A Banner Year For Faculty Books

Submitted by Emma R Hinchliffe on

2018 has proven to be a banner year for books for the Department of History, with no less than seven faculty members publishing new titles. Topics range from the history of refugee camps in twentieth century Britain, to the impact of the grid as a tool for scientific research. Together, these works provide a tangible expression of the department's commitment to advancing our shared store of knowledge. Congratulations to these authors on their fine achievement!


Jordanna Bailkin, Unsettled: Refugee Camps and the Making of Multicultural Britain (University of Oxford Press, 2018)

Professor of Modern Britain Jordanna Bailkin’s new book looks at the history of refugee camps in twentieth century Britain. Bailkin's work sheds a unique light on this often overlooked topic. When we think of England, ‘a land of camps’ is rarely something that comes to mind, but over the course of the century, dozens of these camps housed hundreds of thousands of Belgians, Jews, Basques, Poles, Hungarians, Anglo-Egyptians, Ugandan Asians, and Vietnamese. This work argues how the camps have helped shape today's multicultural Britain through an exploration into the interactions amongst citizens, migrants, and refuges that took place in these spaces. It also offers some reflections and warnings for modern day Europe currently dealing with its own refugee crisis.

On December 6th Bailkin will be speaking on the book and topic when she delivers the Katz Distinguished Lecture in the Humanities at 7 pm in UW’s Kane Hall. Be sure not to miss it!


George K. Behlmer, Risky Shores: Savagery and Colonialism in the Western Pacific (Stanford University Press, 2018)

Spanning three centuries—from Captain James Cook’s death on a Hawaiian beach in 1779 to the end of World War II in 1945—this book considers the category of “the savage” in the context of British Empire in the western Pacific. Behlmer uses this category to reassess the conduct of Pacific Islanders and the English-speaking strangers who encountered them. He argues that the term provided a powerful tool for Europeans to denigrate and promote the fragility of indigenous cultures for their own imperial ends. The salacious tales built around this image may also explain why the so-called Cannibal Isles of the western Pacific fascinated Europeans for so long.

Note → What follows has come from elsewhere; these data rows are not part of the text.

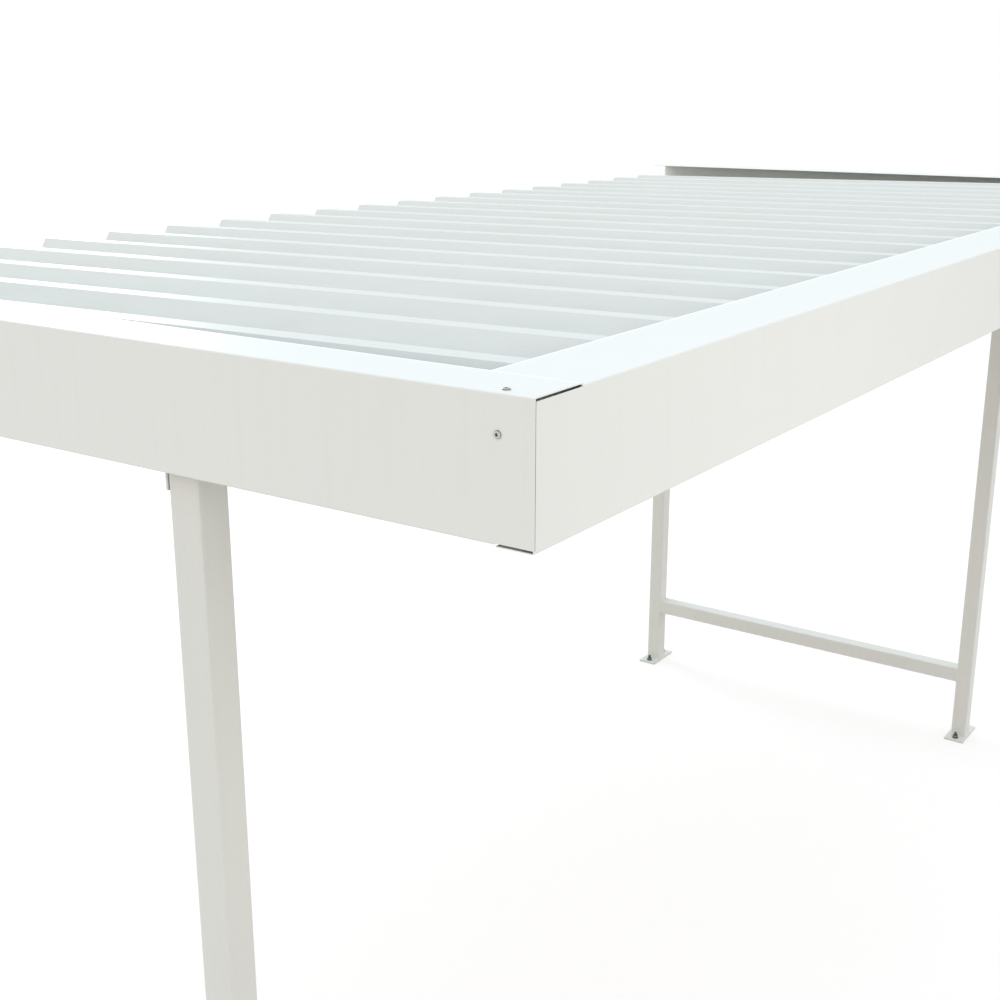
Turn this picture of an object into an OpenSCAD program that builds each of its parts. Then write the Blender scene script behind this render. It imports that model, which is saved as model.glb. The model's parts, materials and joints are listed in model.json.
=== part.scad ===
// Open bike shelter: four square posts under a flat roof of trapezoidal sheet.
// The fascias are level. Inside them the beams, purlins and sheets are laid to the roof's fall.
// Origin: on the ground under the middle of the roof. X runs along the length, +Y to the rear.

/* [Roof size] */
// Length over the gable fascias
roof_length = 4365; // [3600:5:5300]
// Depth from the front fascia to the rear edge of the sheets
roof_depth = 2160; // [1750:10:2600]
// Height of the gable fascias' top above the ground
front_height = 2332; // [1900:10:2900]
// Fall of the sheets towards the rear, in degrees
roof_fall = 0.84; // [0:0.01:1]

/* [Fascias] */
// Height of the fascias
fascia_height = 187; // [175:1:230]
// Thickness of the folded fascia steel
fascia_steel = 1.5; // [1:0.5:2]
// Outer bend radius of the fascias
fascia_bend = 2.2; // [2.2:0.1:4]
// Width of the front fascia's top flange
front_flange = 141; // [120:1:180]
// Width of the front fascia's bottom flange
front_return = 55; // [40:1:80]
// Depth of the front fascia below the gable fascias, at the top and at the bottom
front_step = 2.4; // [0.5:0.1:4]
// Width of the gable fascias' top flange
gable_flange = 104; // [90:1:130]
// Width of the gable fascias' bottom lip
gable_lip = 18; // [12:1:24]
// Open slot where one fascia passes over another at a corner
corner_slot = 3.2; // [1.5:0.1:4]
// Length of the slanted end of a corner slot
slot_slant = 6; // [3:1:10]
// Clearance between two fascias at a seam
seam_gap = 1; // [0.2:0.1:2]

/* [Posts] */
// Width of the square posts, beams and rails
tube_width = 60; // [50:1:80]
// Wall of the square tubes
tube_wall = 3; // [2:0.5:3.5]
// Outer corner radius of the square tubes
tube_corner = 4; // [4:0.5:8]
// Distance from the front fascia's face to the front posts
front_setback = 588; // [400:10:700]
// Distance from the rear edge of the sheets to the rear posts
rear_setback = 36; // [30:1:300]
// Distance from a gable fascia's face to the posts
side_setback = 25; // [25:1:60]

/* [Feet] */
// Length of the foot plates along the roof
foot_length = 180; // [160:1:240]
// Width of the foot plates
foot_width = 80; // [70:1:160]
// Thickness of the foot plates
foot_steel = 8; // [6:1:15]
// Distance between a foot plate's two anchor holes, one on each side of the post
anchor_spacing = 130; // [104:1:140]
// Diameter of the anchor holes
anchor_hole = 14; // [10:1:16]

/* [Rails] */
// Height of the gable rails' underside above the ground
rail_height = 245; // [150:5:900]

/* [Sheets] */
// Distance from one rib to the next
rib_pitch = 207; // [170:1:250]
// Width across the top of a rib
rib_top = 42; // [30:1:60]
// Height of the ribs
rib_height = 35; // [20:1:40]
// Horizontal run of a rib's sloping side
rib_run = 23; // [15:1:35]
// Thickness of the sheets
sheet_steel = 1; // [0.7:0.1:1.2]
// Clearance between the lapped ribs and the front fascia's top flange, at its wall
sheet_gap = 0.2; // [0.1:0.1:15]
// Distance from the left gable fascia's face to the first rib's middle
first_rib = 208; // [160:2:340]
// Distance from the fascia's inner face to the end or side of the sheets
sheet_margin = 8; // [4:1:20]
// Clearance between two sheets where they lap
lap_gap = 0.1; // [0.05:0.05:0.3]
// Height of a lapping sheet's lower edge above the valley
lap_end = 4; // [2:1:10]

/* [Roof frame] */
// Height of the purlins
purlin_height = 45; // [38:1:54]
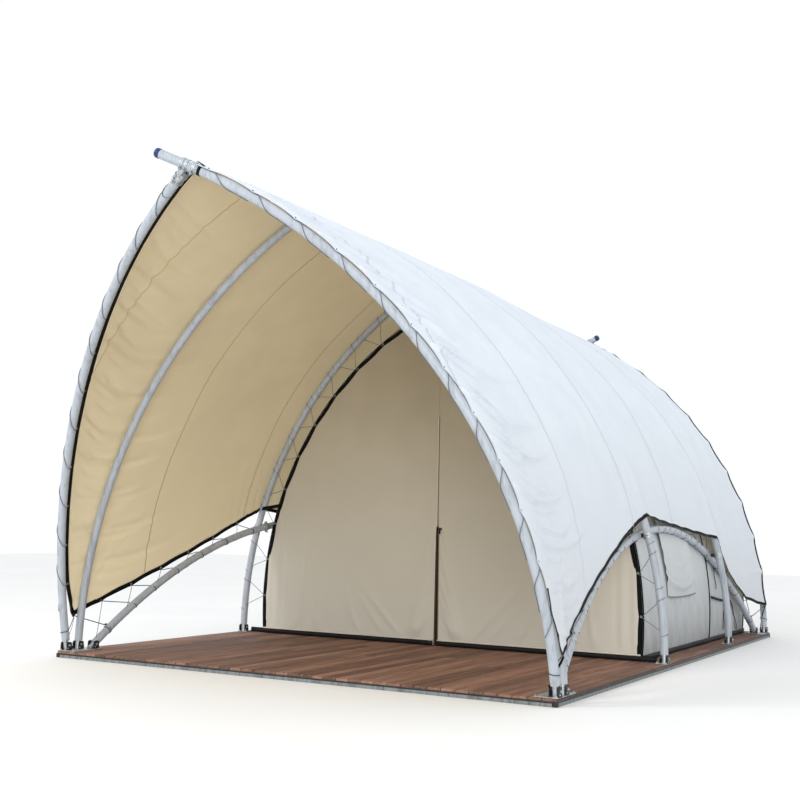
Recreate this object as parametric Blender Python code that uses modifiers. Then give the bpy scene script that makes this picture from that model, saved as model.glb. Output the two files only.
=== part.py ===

Kinship Organization in Late Imperial China, 1000-1940, edited by Partricia Buckley Ebrey and James L. Watson (University of California Press, 2018)

One of the most important questions facing scholars of China is how Chinese society is held together. The study of kinship and kinship organizations provides one of the best ways to approach the coexisting uniformities and variations of Chinese society. This work brings together a series of essays on the topic and is co-edited by Department of History Professor of China, Patricia Buckley Ebrey.  


Robert L. Friedheim, The Seattle General Strike: Centennial Edition, with an introduction, photo essay, and afterword by James N. Gregory (University of Washington Press, 2018)

On February 6, 1919, 65,000 Seattle workers began one of the most important general strikes in U.S. history. Robert L. Friedheim’s classic account of the dramatic events of 1919, first published in 1964, is now enhanced with a new introduction, afterword, and photo essay by Department of History Professor James N. Gregory, which vividly details what happened and why.


William J. Rorabaugh, Prohibition: A Concise History (University of Oxford Press, 2018)

In his latest book, W. J. Rorabaugh, draws on his unparalleled expertise on American drinking patterns to provide an accessible synthesis of one of the most important topics in U.S. history; a topic that remains especially relevant today amid rising concerns over binge drinking and alcohol culture on college campuses.


Robin Chapman Stacey, Law and the Imagination in Medieval Wales (University of Pensylvania Press, 2018)

Described as ‘a field changing book,’ this work explores medieval Welsh lawbooks from the perspective of both literature and politics. Stacey argues that these sources are best read and understood not as objective records of native behavior and customs, but rather as reflections and commentaries (often humorous ones) on thirteenth century welsh politics. Welsh lawbooks were thus an example of law as a form of political fiction: “a body of literature that blurs the lines generally drawn between the legal and literary genres.”


Phillip Thurtle, Biology in the Grid: Graphic Design and the Envisioning of Life (University of Minnesota Press, 2018)

In this book, historian of the history and philosophy of science and technology, Phillip Thurtle explains how the grid came to dominate biology in the 20th century, transforming biologists’ beliefs about how organisms were constructed. The implications of the arguments in Biology in the Grid are profound, touching on matters as fundamental as desire, our understanding of our bodies, and our view of how society is composed.